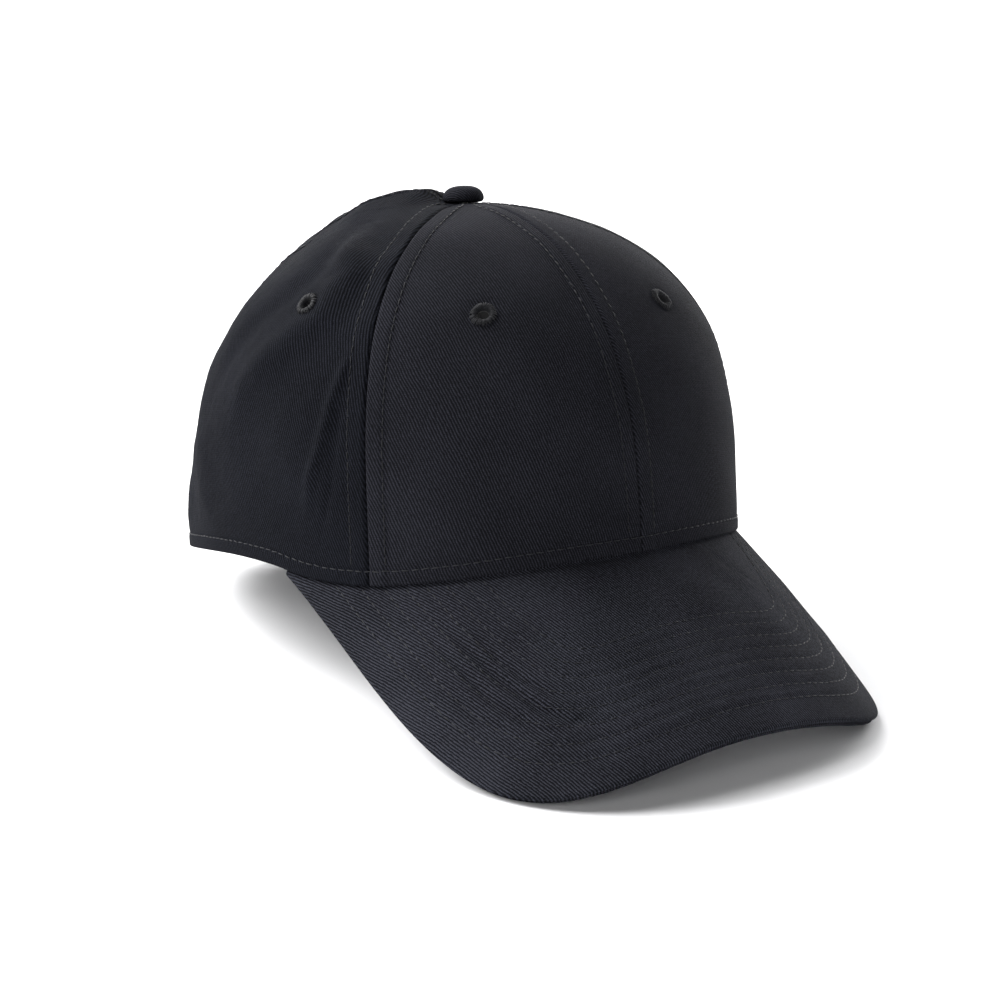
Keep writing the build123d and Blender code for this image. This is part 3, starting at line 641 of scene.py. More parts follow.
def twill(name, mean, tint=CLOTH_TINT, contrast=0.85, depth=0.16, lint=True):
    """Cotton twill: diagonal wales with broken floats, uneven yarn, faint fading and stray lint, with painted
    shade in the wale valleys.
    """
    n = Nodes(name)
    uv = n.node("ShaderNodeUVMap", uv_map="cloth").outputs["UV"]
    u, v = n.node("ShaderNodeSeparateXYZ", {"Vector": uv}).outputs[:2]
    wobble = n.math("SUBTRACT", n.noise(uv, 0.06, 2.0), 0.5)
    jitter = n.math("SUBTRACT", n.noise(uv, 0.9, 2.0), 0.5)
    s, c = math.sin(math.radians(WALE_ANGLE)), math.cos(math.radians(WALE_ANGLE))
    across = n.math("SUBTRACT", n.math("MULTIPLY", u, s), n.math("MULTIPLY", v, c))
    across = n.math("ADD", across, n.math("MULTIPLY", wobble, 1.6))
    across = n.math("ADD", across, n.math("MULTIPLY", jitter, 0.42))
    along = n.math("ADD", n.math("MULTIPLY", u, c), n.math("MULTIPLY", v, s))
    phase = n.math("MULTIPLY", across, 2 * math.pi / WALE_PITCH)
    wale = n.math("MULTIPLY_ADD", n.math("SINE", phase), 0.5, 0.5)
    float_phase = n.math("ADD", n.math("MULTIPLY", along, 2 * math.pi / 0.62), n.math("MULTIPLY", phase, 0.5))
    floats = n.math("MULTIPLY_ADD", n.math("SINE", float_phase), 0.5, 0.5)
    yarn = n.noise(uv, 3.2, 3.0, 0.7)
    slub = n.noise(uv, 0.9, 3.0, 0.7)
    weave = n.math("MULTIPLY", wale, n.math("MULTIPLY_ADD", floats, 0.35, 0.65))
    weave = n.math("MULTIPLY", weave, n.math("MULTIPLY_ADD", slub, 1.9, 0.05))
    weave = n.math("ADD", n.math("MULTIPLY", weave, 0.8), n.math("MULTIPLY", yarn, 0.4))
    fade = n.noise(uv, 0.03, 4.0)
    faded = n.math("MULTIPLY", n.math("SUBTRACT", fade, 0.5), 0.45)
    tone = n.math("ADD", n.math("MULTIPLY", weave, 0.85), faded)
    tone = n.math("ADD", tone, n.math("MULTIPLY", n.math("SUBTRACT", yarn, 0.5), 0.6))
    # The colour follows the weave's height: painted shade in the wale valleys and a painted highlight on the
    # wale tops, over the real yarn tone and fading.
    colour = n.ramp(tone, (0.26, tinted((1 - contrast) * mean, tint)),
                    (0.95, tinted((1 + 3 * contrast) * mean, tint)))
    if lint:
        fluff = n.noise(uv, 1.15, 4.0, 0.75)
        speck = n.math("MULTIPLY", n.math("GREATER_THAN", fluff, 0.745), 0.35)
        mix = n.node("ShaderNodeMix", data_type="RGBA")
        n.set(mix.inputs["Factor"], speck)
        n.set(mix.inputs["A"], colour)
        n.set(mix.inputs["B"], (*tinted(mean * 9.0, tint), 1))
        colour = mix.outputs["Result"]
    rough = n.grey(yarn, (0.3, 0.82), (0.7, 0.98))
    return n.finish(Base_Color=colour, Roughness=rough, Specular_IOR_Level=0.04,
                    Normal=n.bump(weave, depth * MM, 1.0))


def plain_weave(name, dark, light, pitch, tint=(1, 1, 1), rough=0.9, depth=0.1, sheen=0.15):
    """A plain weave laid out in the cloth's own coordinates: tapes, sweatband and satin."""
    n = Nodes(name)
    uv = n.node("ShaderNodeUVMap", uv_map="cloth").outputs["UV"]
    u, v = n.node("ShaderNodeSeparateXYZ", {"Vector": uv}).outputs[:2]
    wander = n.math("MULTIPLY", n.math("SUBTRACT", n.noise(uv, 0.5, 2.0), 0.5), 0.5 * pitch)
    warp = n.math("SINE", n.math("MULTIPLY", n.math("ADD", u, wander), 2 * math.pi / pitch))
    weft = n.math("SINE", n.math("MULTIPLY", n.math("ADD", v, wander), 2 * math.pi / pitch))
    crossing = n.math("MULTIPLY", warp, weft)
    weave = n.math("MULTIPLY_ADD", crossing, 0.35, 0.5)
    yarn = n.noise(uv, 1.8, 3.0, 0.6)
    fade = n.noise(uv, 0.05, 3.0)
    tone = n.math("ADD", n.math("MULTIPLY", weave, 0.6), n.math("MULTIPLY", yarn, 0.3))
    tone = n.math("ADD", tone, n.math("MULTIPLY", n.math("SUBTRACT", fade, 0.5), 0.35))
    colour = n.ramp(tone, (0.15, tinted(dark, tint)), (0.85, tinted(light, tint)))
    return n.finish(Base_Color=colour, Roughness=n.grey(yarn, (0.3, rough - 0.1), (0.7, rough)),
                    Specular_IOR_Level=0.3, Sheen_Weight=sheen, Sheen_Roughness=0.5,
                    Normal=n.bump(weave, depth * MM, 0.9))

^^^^

Write out the listing once more, matching it exactly.

SOLUTION TO THE PROBLEM:
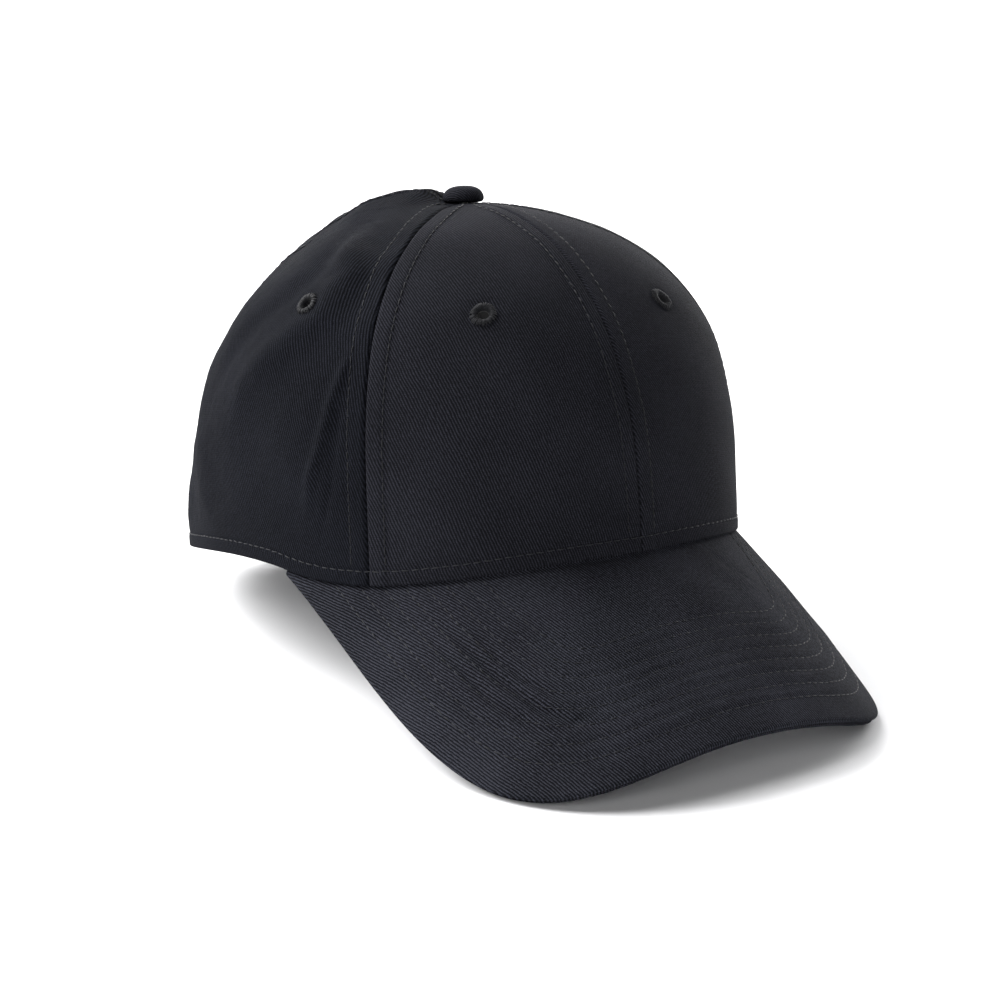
Keep writing the build123d and Blender code for this image. This is part 3, starting at line 641 of scene.py. More parts follow.
def twill(name, mean, tint=CLOTH_TINT, contrast=0.85, depth=0.16, lint=True):
    """Cotton twill: diagonal wales with broken floats, uneven yarn, faint fading and stray lint, with painted
    shade in the wale valleys.
    """
    n = Nodes(name)
    uv = n.node("ShaderNodeUVMap", uv_map="cloth").outputs["UV"]
    u, v = n.node("ShaderNodeSeparateXYZ", {"Vector": uv}).outputs[:2]
    wobble = n.math("SUBTRACT", n.noise(uv, 0.06, 2.0), 0.5)
    jitter = n.math("SUBTRACT", n.noise(uv, 0.9, 2.0), 0.5)
    s, c = math.sin(math.radians(WALE_ANGLE)), math.cos(math.radians(WALE_ANGLE))
    across = n.math("SUBTRACT", n.math("MULTIPLY", u, s), n.math("MULTIPLY", v, c))
    across = n.math("ADD", across, n.math("MULTIPLY", wobble, 1.6))
    across = n.math("ADD", across, n.math("MULTIPLY", jitter, 0.42))
    along = n.math("ADD", n.math("MULTIPLY", u, c), n.math("MULTIPLY", v, s))
    phase = n.math("MULTIPLY", across, 2 * math.pi / WALE_PITCH)
    wale = n.math("MULTIPLY_ADD", n.math("SINE", phase), 0.5, 0.5)
    float_phase = n.math("ADD", n.math("MULTIPLY", along, 2 * math.pi / 0.62), n.math("MULTIPLY", phase, 0.5))
    floats = n.math("MULTIPLY_ADD", n.math("SINE", float_phase), 0.5, 0.5)
    yarn = n.noise(uv, 3.2, 3.0, 0.7)
    slub = n.noise(uv, 0.9, 3.0, 0.7)
    weave = n.math("MULTIPLY", wale, n.math("MULTIPLY_ADD", floats, 0.35, 0.65))
    weave = n.math("MULTIPLY", weave, n.math("MULTIPLY_ADD", slub, 1.9, 0.05))
    weave = n.math("ADD", n.math("MULTIPLY", weave, 0.8), n.math("MULTIPLY", yarn, 0.4))
    fade = n.noise(uv, 0.03, 4.0)
    faded = n.math("MULTIPLY", n.math("SUBTRACT", fade, 0.5), 0.45)
    tone = n.math("ADD", n.math("MULTIPLY", weave, 0.85), faded)
    tone = n.math("ADD", tone, n.math("MULTIPLY", n.math("SUBTRACT", yarn, 0.5), 0.6))
    # The colour follows the weave's height: painted shade in the wale valleys and a painted highlight on the
    # wale tops, over the real yarn tone and fading.
    colour = n.ramp(tone, (0.26, tinted((1 - contrast) * mean, tint)),
                    (0.95, tinted((1 + 3 * contrast) * mean, tint)))
    if lint:
        fluff = n.noise(uv, 1.15, 4.0, 0.75)
        speck = n.math("MULTIPLY", n.math("GREATER_THAN", fluff, 0.745), 0.35)
        mix = n.node("ShaderNodeMix", data_type="RGBA")
        n.set(mix.inputs["Factor"], speck)
        n.set(mix.inputs["A"], colour)
        n.set(mix.inputs["B"], (*tinted(mean * 9.0, tint), 1))
        colour = mix.outputs["Result"]
    rough = n.grey(yarn, (0.3, 0.82), (0.7, 0.98))
    return n.finish(Base_Color=colour, Roughness=rough, Specular_IOR_Level=0.04,
                    Normal=n.bump(weave, depth * MM, 1.0))


def plain_weave(name, dark, light, pitch, tint=(1, 1, 1), rough=0.9, depth=0.1, sheen=0.15):
    """A plain weave laid out in the cloth's own coordinates: tapes, sweatband and satin."""
    n = Nodes(name)
    uv = n.node("ShaderNodeUVMap", uv_map="cloth").outputs["UV"]
    u, v = n.node("ShaderNodeSeparateXYZ", {"Vector": uv}).outputs[:2]
    wander = n.math("MULTIPLY", n.math("SUBTRACT", n.noise(uv, 0.5, 2.0), 0.5), 0.5 * pitch)
    warp = n.math("SINE", n.math("MULTIPLY", n.math("ADD", u, wander), 2 * math.pi / pitch))
    weft = n.math("SINE", n.math("MULTIPLY", n.math("ADD", v, wander), 2 * math.pi / pitch))
    crossing = n.math("MULTIPLY", warp, weft)
    weave = n.math("MULTIPLY_ADD", crossing, 0.35, 0.5)
    yarn = n.noise(uv, 1.8, 3.0, 0.6)
    fade = n.noise(uv, 0.05, 3.0)
    tone = n.math("ADD", n.math("MULTIPLY", weave, 0.6), n.math("MULTIPLY", yarn, 0.3))
    tone = n.math("ADD", tone, n.math("MULTIPLY", n.math("SUBTRACT", fade, 0.5), 0.35))
    colour = n.ramp(tone, (0.15, tinted(dark, tint)), (0.85, tinted(light, tint)))
    return n.finish(Base_Color=colour, Roughness=n.grey(yarn, (0.3, rough - 0.1), (0.7, rough)),
                    Specular_IOR_Level=0.3, Sheen_Weight=sheen, Sheen_Roughness=0.5,
                    Normal=n.bump(weave, depth * MM, 0.9))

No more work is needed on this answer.